Last week Bob Dudley, the newly appointed boss of BP ( his predecessor Tony Hayward resigned after the Deepwater Horizon disaster) shook hands with Russian Prime Minister Vladimir Putin. They agreed a $16bn deal for in a joint venture between BP and Rosneft, Russia’s state controlled oil company, to develop Russia’s arctic oilfields. From a business perspective, the deal makes sense: Russia gains access to BP’s skills, and BP gains access to some unexplored oilfields. Politically, it’s more interesting. Before he became head of BP, Bob Dudley was head of a Russian joint venture called TNK-BP, and actually fled from Moscow in 2008 in fear of his life when it was intimated that he’s upset some of his Russian business partners.
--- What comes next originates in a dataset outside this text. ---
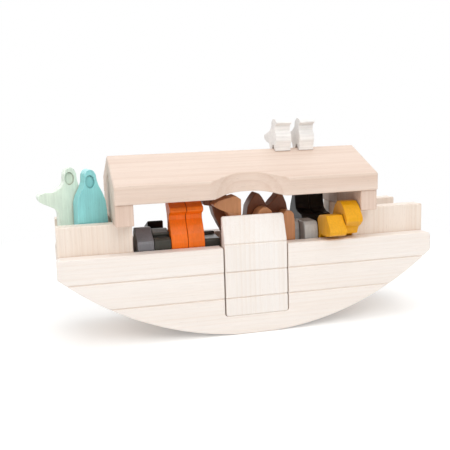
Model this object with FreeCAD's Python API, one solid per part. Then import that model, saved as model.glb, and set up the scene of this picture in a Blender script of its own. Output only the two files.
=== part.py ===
import FreeCAD, Part
import math
import os
from FreeCAD import Vector

# Wooden ark with a rocker hull, a gabled roof, a loose ramp and loose figures.
# X runs along the hull, Y from the ramp side to the far side, Z up; millimetres.

# Hull
hull_length = 360.0
hull_width = 105.4
board = 15.7
rocker_radius = 276.3
flat_length = 36.0
rail_height = 83.2
groove_heights = (35.2, 59.8)
groove_width = 2.2
groove_depth = 1.3
corner_radius = 4.0

# Ramp and the slot it stands in
slot_left = -31.0
slot_right = 31.4
slot_bottom = 18.2
ramp_left = -29.8
ramp_right = 30.5
ramp_thickness = 12.6
ramp_top = 111.0
ramp_tip_thickness = 3.2
ramp_groove_height = 85.8

# End walls, decks and cabin floor
wall_end = 178.8
wall_top = 109.7
cabin_left = -111.3
cabin_right = 103.6
floor_top = 40.0
deck_top = 82.4
keel_gap = 4.0

# Cabin and roof
roof_left = -127.7
roof_right = 120.4
gable_depth = 55.6
ridge_height = 169.1
eave_depth = 58.0
eave_height = 145.4
fascia_height = 17.4
scoop_centre = -5.0
scoop_half = 38.0
scoop_depth = 13.2

half_width = hull_width / 2
inner_y = half_width - board
wall_inner_y = inner_y - board
flat_half = flat_length / 2
arc_drop = rocker_radius - math.sqrt(rocker_radius ** 2 - flat_half ** 2)
slope = (ridge_height - eave_height) / eave_depth


def arc_height(x):
    """Height of the rocker curve above the ground at x."""
    if abs(x) <= flat_half:
        return 0.0
    return rocker_radius - arc_drop - math.sqrt(rocker_radius ** 2 - x ** 2)


def arc_edge(x0, x1, y, lift):
    """Edge along the rocker curve, raised by lift."""
    xm = (x0 + x1) / 2
    points = [Vector(x, y, arc_height(x) + lift) for x in (x0, xm, x1)]
    return Part.Arc(*points).toShape()


def line(a, b):
    return Part.makeLine(a, b)


def rounded_wire(points, radius):
    """Closed wire through 3-D points in one plane, each corner rounded as far as it fits."""
    count = len(points)
    starts = []
    arcs = []
    for i in range(count):
        before, at, after = points[i - 1], points[i], points[(i + 1) % count]
        back = before - at
        ahead = after - at
        turn = math.pi - back.getAngle(ahead)
        room = 0.44 * min(back.Length, ahead.Length)
        if turn < 0.06:
            starts.append((at, at))
            arcs.append(None)
            continue
        step = min(radius * math.tan(turn / 2), room)
        fitted = step / math.tan(turn / 2)
        u = Vector(back).normalize()
        w = Vector(ahead).normalize()
        enter = at + u * step
        leave = at + w * step
        inward = Vector(u + w).normalize()
        centre = at + inward * math.hypot(step, fitted)
        middle = centre - inward * fitted
        starts.append((enter, leave))
        arcs.append(Part.Arc(enter, middle, leave).toShape())
    edges = []
    for i in range(count):
        if arcs[i]:
            edges.append(arcs[i])
        here = starts[i][1]
        there = starts[(i + 1) % count][0]
        if here.distanceToPoint(there) > 1e-4:
            edges.append(line(here, there))
    return Part.Wire(edges)


def side_block(points, x0, x1, radius=1.6):
    """Profile given as (y, z) seen from the side, thick from x0 to x1."""
    wire = rounded_wire([Vector(x0, y, z) for y, z in points], radius)
    return Part.Face(wire).extrude(Vector(x1 - x0, 0, 0))


def front_block(points, y0, y1, radius=1.6):
    """Profile given as (x, z) seen from the front, thick from y0 to y1."""
    wire = rounded_wire([Vector(x, y0, z) for x, z in points], radius)
    return Part.Face(wire).extrude(Vector(0, y1 - y0, 0))


def box(x0, x1, y0, y1, z0, z1):
    return Part.makeBox(x1 - x0, y1 - y0, z1 - z0, Vector(x0, y0, z0))


def edges_where(shape, test):
    return [e for e in shape.Edges if test(e)]


def on_plane(edge, axis, value):
    """True when the whole edge lies in the plane axis = value."""
    first = edge.FirstParameter
    last = edge.LastParameter
    spots = [edge.valueAt(first + (last - first) * k / 4) for k in range(5)]
    return all(abs(getattr(p, axis) - value) < 1e-4 for p in spots)


def v_groove(x0, x1, z, face_y, depth_sign):
    """Prism that cuts one V groove along X into the face at face_y."""
    half = groove_width / 2
    tip = face_y + depth_sign * groove_depth
    out = face_y - depth_sign * 0.4
    points = [Vector(x0, out, z - half * 1.3), Vector(x0, out, z + half * 1.3),
              Vector(x0, tip, z)]
    face = Part.Face(Part.makePolygon(points + points[:1]))
    return face.extrude(Vector(x1 - x0, 0, 0))


def hull_outline(y):
    """Rocker outline of a hull side board in the plane at y."""
    end = hull_length / 2
    low = arc_height(end)
    r = corner_radius
    c = r * (1 - math.sqrt(0.5))
    top = rail_height
    edges = [
        line(Vector(-flat_half, y, 0), Vector(flat_half, y, 0)),
        arc_edge(flat_half, end, y, 0.0),
        line(Vector(end, y, low), Vector(end, y, top - r)),
        Part.Arc(Vector(end, y, top - r), Vector(end - c, y, top - c),
                 Vector(end - r, y, top)).toShape(),
        line(Vector(end - r, y, top), Vector(-end + r, y, top)),
        Part.Arc(Vector(-end + r, y, top), Vector(-end + c, y, top - c),
                 Vector(-end, y, top - r)).toShape(),
        line(Vector(-end, y, top - r), Vector(-end, y, low)),
        arc_edge(-end, -flat_half, y, 0.0),
    ]
    return Part.Wire(edges)


def hull_side(outer_y):
    """One hull side board with eased rail and ends and two plank grooves outside."""
    sign = 1 if outer_y > 0 else -1
    start = outer_y - board if sign > 0 else outer_y
    solid = Part.Face(hull_outline(start)).extrude(Vector(0, board, 0))
    faces = (start, start + board)
    rim = edges_where(solid, lambda e: any(on_plane(e, "y", f) for f in faces)
                      and e.BoundBox.ZMax > rail_height - corner_radius - 0.1)
    solid = solid.makeChamfer(1.0, rim)
    for z in groove_heights:
        solid = solid.cut(v_groove(-200, 200, z, outer_y, -sign))
    return solid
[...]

Dudley is still unpopular with the oligarchs who run TNK; they claim that BP has no right to do a deal with anyone else in Russia. Presumably he feels he’s safe now he’s got Vladimir Putin and the Kremlin on his side. Rosneft’s main assets used to belong to a company called Yukos, owned by another oligarch called Mikhail Khordorkovsky. Some years ago, Khordorkovsky and Putin fell out: Khordokovsky is now in jail and the assets of his firm were acquired at a knock down price by Rosneft, via a mysterious company registered at the address of a vodka bar in Tver, a small town north of Moscow.

This is what it’s like in the oil business in Russia.